The last scraps of food were distributed on the morning that James Willie and Joseph Elder set out from the Sixth Crossing camp to search for the rescuers. “The people were freezing and starving to death,” remembered Mary. “If help had not come when it did, there would have been no one left to tell the tale.”

The company’s prayers were answered the next day when the rescue wagons arrived. For the rest of her life, Mary had a joyful memory of that time:

As a small girl I could hear the squeaking of the wagons as they came through the snow before I was able to see them. Tears streamed down the cheeks of the men, and the children danced for joy. As soon as the people could control their feelings, they all knelt down in the snow and gave thanks to God for his kindness and goodness unto them. . . . [The rescuers] came just in time to save our lives.

But hard times weren’t over for young Mary. On the trail, her shoes had almost worn out, and her feet and legs were frozen. To keep her legs warm, her mother had wrapped them in rags. When the family reached Salt Lake City, Mary’s mother bathed her legs and feet with warm water to remove the rags. Her condition was so bad that doctors didn’t expect her to live more than a day or two. They later told her father that the only way to save her life was to have her lower limbs amputated. Her father objected, saying that “his little girl had not walked for a thousand miles across the plains to have her legs cut off .”
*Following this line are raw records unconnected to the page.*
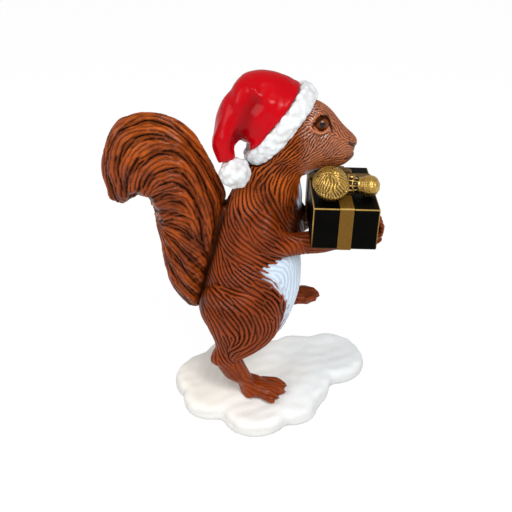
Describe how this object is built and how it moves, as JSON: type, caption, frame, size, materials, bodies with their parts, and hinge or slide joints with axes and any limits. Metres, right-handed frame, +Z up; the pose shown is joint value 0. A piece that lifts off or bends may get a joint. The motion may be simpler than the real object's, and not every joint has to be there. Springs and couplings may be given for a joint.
{
  "type": "squirrel figurine",
  "caption": "Free-standing squirrel ornament that steps along on one leg on a snow base, wearing a red pompom hat and carrying a dark gift box with a walnut and a peanut on its lid",
  "frame": {"origin": "middle of the snow base's flat underside, in plan", "axes": "+X where the squirrel looks, +Y to the squirrel's left, +Z up"},
  "size_m": [0.1885, 0.1147, 0.2501],
  "materials": {
    "torso": "cast polyresin, hand painted reddish brown with a dark wash in the fur grooves, gloss lacquer",
    "standing_leg": "cast polyresin, hand painted reddish brown with a dark wash in the fur grooves, gloss lacquer",
    "raised_leg": "cast polyresin, hand painted reddish brown with a dark wash in the fur grooves, gloss lacquer",
    "right_arm": "cast polyresin, hand painted reddish brown with a dark wash in the fur grooves, gloss lacquer",
    "left_arm": "cast polyresin, hand painted reddish brown with a dark wash in the fur grooves, gloss lacquer",
    "head": "cast polyresin, hand painted reddish brown with a dark wash in the fur grooves, gloss lacquer",
    "tail": "cast polyresin, hand painted reddish brown with a dark wash in the fur grooves, gloss lacquer",
    "right_eye": "painted dark brown, high gloss",
    "left_eye": "painted dark brown, high gloss",
    "hat_crown": "cast polyresin, painted red, gloss lacquer",
    "hat_brim": "cast polyresin, lumpy, painted white, satin",
    "pompom": "cast polyresin, lumpy, painted white, satin",
    "gift_box": "cast polyresin, painted black, edges dry-brushed antique gold",
    "gift_ribbon": "cast polyresin, painted antique gold",
    "ribbon_bow": "cast polyresin, painted antique gold",
    "walnut": "cast polyresin, painted antique gold over black",
    "peanut": "cast polyresin, painted antique gold over black",
    "snow_base": "cast polyresin, painted matte off-white",
    "leg_rod": "zinc plated",
    "rod_washer": "zinc plated",
    "rod_nut": "zinc plated",
    "neck_dowel": "plain hardwood dowel, glued",
    "tail_dowels": "plain hardwood dowel, glued",
    "arm_dowels": "plain hardwood dowel, glued",
    "hip_dowel": "plain hardwood dowel, glued",
    "hat_dowel": "plain hardwood dowel, glued",
    "pompom_pin": "plain hardwood dowel, glued",
    "gift_pins": "plain hardwood dowel, glued",
    "nut_pins": "plain hardwood dowel, glued"
  },
  "bodies": {
    "root": {"torso": "torso", "standing_leg": "standing_leg", "raised_leg": "raised_leg", "right_arm": "right_arm", "left_arm": "left_arm", "head": "head", "tail": "tail", "right_eye": "right_eye", "left_eye": "left_eye", "hat_crown": "hat_crown", "hat_brim": "hat_brim", "pompom": "pompom", "gift_box": "gift_box", "gift_ribbon": "gift_ribbon", "ribbon_bow": "ribbon_bow", "walnut": "walnut", "peanut": "peanut", "snow_base": "snow_base", "leg_rod": "leg_rod", "rod_washer": "rod_washer", "rod_nut": "rod_nut", "neck_dowel": "neck_dowel", "tail_dowels": "tail_dowels", "arm_dowels": "arm_dowels", "hip_dowel": "hip_dowel", "hat_dowel": "hat_dowel", "pompom_pin": "pompom_pin", "gift_pins": "gift_pins", "nut_pins": "nut_pins"}
  },
  "joints": []
}
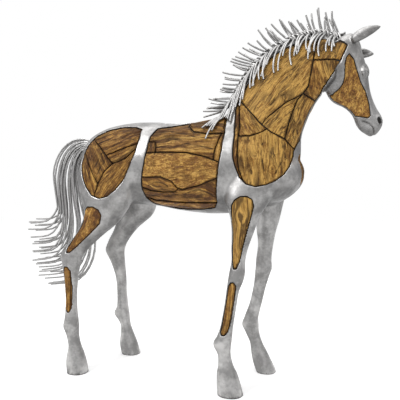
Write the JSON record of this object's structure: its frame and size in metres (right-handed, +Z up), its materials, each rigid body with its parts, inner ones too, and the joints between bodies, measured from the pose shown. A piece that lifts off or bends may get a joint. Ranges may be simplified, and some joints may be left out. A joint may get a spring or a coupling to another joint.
{
  "type": "driftwood horse sculpture",
  "caption": "Standing horse sculpture of cast aluminium inlaid with fitted driftwood panels, with a bristling mane and arched tail of bent rods.",
  "frame": {"origin": "middle of the whole sculpture's footprint box, on the floor", "axes": "+X from the tail towards the head, +Y to the horse's left, +Z up"},
  "size_m": [2.205, 0.5257, 2.0663],
  "materials": {
    "cast_aluminium": "satin, ground by hand, softly mottled",
    "aluminium_rod": "satin bent rod",
    "driftwood": "oiled golden-brown root wood with dark cracks and knots"
  },
  "bodies": {
    "root": {"breast_panel": "driftwood", "horse_casting": "cast_aluminium", "left_barrel_back_plank": "driftwood", "left_barrel_belly_strip": "driftwood", "left_barrel_burl": "driftwood", "left_barrel_corner_block": "driftwood", "left_barrel_girth_strip": "driftwood", "left_barrel_leaf": "driftwood", "left_barrel_low_plank": "driftwood", "left_barrel_withers_plank": "driftwood", "left_cheek_panel": "driftwood", "left_fore_cannon_panel": "driftwood", "left_forearm_panel": "driftwood", "left_gaskin_panel": "driftwood", "left_hind_cannon_panel": "driftwood", "left_neck_crest_plank": "driftwood", "left_neck_middle_wedge": "driftwood", "left_neck_poll_block": "driftwood", "left_neck_throat_block": "driftwood", "left_neck_throat_strip": "driftwood", "left_neck_withers_wedge": "driftwood", "left_rump_croup_plank": "driftwood", "left_rump_edge_sliver": "driftwood", "left_rump_hip_wedge": "driftwood", "left_rump_striped_block": "driftwood", "left_rump_thigh_slab": "driftwood", "left_shoulder_edge_strip": "driftwood", "left_shoulder_slab": "driftwood", "mane": "aluminium_rod", "right_barrel_back_plank": "driftwood", "right_barrel_belly_strip": "driftwood", "right_barrel_burl": "driftwood", "right_barrel_corner_block": "driftwood", "right_barrel_girth_strip": "driftwood", "right_barrel_leaf": "driftwood", "right_barrel_low_plank": "driftwood", "right_barrel_withers_plank": "driftwood", "right_cheek_panel": "driftwood", "right_fore_cannon_panel": "driftwood", "right_forearm_panel": "driftwood", "right_gaskin_panel": "driftwood", "right_hind_cannon_panel": "driftwood", "right_neck_crest_plank": "driftwood", "right_neck_middle_wedge": "driftwood", "right_neck_poll_block": "driftwood", "right_neck_throat_block": "driftwood", "right_neck_throat_strip": "driftwood", "right_neck_withers_wedge": "driftwood", "right_rump_croup_plank": "driftwood", "right_rump_edge_sliver": "driftwood", "right_rump_hip_wedge": "driftwood", "right_rump_striped_block": "driftwood", "right_rump_thigh_slab": "driftwood", "right_shoulder_edge_strip": "driftwood", "right_shoulder_slab": "driftwood", "tail": "aluminium_rod", "withers_block": "driftwood"}
  },
  "joints": []
}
Mary’s parents did everything they could to restore health to her limbs. The flesh fell away from the calves of her legs, and the process of healing was difficult. “It was three long years before I was able to walk,” Mary said her feet hurt for the rest of her life. Nevertheless, she was grateful for even the hard things she had experienced. She said that if she had her life to live over again, “I would not want it any different.”  She lived to be 88 years old and became the mother of 13 children.

George Cunningham

George Cunningham was 15 years old when he left his native Scotland with his parents and three sisters to gather to Zion. George had begun working in a coal pit when he was only 7 years old to help support his family. He worked there for 6 years, sometimes for 12 to 14 hours a day. The air was bad in the coal pit, and he sometimes wouldn’t see the sun except on Sunday, his only day off.

His family, who had joined the Church shortly after George’s birth, was grateful when the way opened for them to emigrate. George thanked God for his blessings when he arrived in America, a country he had been taught to believe was a “land of promise.”  Twenty years after arriving in America, George wrote a detailed reminiscence that included memories of his experiences with the Willie company. He recorded that while the company was crossing Iowa, “people would mock, sneer, and deride us on every occasion for being such fools as they termed us, and would often throw out inducements to get us to stop. But we told them we were going to Zion and would not stop on any account.”

George, who was a teenager at the time, didn’t allow the mockery to deter him. “People would turn out in crowds to laugh at us, crying ‘gee’ and ‘haw’ as if we were oxen. But this did not discourage us in the least, for we knew that we were on the right track. That was enough.”  George was able to give a glimmer of hope to the Willie company at a difficult time in their journey. On October 18 the company camped at the Fifth Crossing of the Sweetwater and had issued the last of the flour, leaving only one day’s rations of crackers. With people becoming weaker every day, many would die unless rescue came soon. On October 19 the Willie company had to leave the Fifth Crossing and travel 16½ miles to meet the river again at the Sixth Crossing. The day dawned very cold, and some of the children who had been crying with hunger were now also crying because of the cold. After the people had traveled a few miles, a snowstorm blasted them for about half an hour. While the company stopped to wait out the storm, George kept looking expectantly to the west. The previous night, he’d had a vivid dream. In this dream, the people “had started out on the road” in the morning. It had begun to snow, but “the storm had subsided some.” George continued:

“I thought that I saw two men coming toward us on horseback. They were riding very swiftly and soon came up to us. They said that they had volunteered to come to our rescue and that they would go on further east to meet a company which was still behind us and that on the morrow, we could meet a number of wagons loaded with provisions for us. They were dressed in blue soldier overcoats and had Spanish saddles on their horses. I examined them, particularly the saddles, as they were new to me. I also could discern every expression of their countenance. They seemed to rejoice and be exceedingly glad that they had come to our relief and saved us.”

That day, George was amazed when he actually saw two men, like those he had dreamed about, riding fast toward the company. He called out for everyone to look. “Here they come! See them coming over that hill,” he cried. Two men on horseback and two others in a light wagon quickly rode into camp. These men were Joseph A. Young, Cyrus Wheelock, Stephen Taylor, and Abel Garr—members of George Grant’s rescue company. Five days earlier, George Grant had sent these men ahead as an express to find the handcart Saints. Members of the Willie company were overjoyed to see them. “[They] brought us the cheering intelligence that assistance was near at hand,” William Woodward recalled, and “that several wagons loaded with flour, onions, & clothing, including bedding, were within a day’s drive of us.”

“They were saviors coming to [our] relief,” wrote Joseph Elder. The people told George Cunningham that he “was a true dreamer, and we all felt that we should thank God.”  After reaching Utah, the Cunningham family went to American Fork, where George lived the rest of his life. He married Mary Wrigley in 1863, and they became parents of 13 children. During his life he worked at day labor and railroad construction, owned a butcher shop, and was a teamster. He was faithful in the Church and active in community and political affairs. As a boy, George Cunningham had come to America, dreaming of a better life and wanting to live among others who held his same religious beliefs. From his experiences, he learned that “the nearer he lived to God, the better he felt.”